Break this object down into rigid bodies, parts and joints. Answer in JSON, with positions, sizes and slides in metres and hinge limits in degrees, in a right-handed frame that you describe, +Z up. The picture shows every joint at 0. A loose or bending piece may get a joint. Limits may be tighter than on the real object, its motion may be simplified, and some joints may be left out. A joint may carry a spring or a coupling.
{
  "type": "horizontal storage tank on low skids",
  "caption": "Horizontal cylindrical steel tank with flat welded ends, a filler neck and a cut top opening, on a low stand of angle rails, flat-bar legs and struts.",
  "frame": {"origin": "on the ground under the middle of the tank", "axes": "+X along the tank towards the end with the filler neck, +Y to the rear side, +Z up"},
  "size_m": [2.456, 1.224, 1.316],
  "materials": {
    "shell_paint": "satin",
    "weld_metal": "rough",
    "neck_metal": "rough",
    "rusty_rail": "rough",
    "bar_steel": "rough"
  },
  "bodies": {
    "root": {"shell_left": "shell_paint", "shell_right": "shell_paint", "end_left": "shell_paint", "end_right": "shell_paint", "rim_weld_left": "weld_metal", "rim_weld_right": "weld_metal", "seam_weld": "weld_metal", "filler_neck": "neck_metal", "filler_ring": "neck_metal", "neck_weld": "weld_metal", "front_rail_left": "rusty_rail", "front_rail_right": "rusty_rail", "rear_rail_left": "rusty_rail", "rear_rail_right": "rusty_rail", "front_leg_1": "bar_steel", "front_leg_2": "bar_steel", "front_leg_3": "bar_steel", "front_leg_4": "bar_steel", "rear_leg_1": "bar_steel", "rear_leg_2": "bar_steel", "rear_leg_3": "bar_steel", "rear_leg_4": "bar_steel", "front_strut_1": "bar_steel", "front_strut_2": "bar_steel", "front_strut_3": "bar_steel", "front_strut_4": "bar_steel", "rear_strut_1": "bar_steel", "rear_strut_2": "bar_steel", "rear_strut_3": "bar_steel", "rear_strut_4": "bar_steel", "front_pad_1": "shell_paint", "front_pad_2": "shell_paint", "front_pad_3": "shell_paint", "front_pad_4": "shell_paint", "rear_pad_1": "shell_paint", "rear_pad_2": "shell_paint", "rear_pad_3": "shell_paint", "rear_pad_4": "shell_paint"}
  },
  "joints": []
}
* * * * * * *
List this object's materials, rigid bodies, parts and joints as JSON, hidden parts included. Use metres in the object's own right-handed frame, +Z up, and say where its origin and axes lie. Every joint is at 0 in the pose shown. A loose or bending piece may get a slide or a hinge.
* * * * * * *
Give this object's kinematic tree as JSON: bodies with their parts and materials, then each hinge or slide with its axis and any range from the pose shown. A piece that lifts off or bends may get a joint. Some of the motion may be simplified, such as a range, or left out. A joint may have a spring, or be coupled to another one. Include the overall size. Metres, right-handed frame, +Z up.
* * * * * * *
> _Goal_: In the records above, how many lines contain the string "joints"? State that number only.

> _Solution for this problem_: 3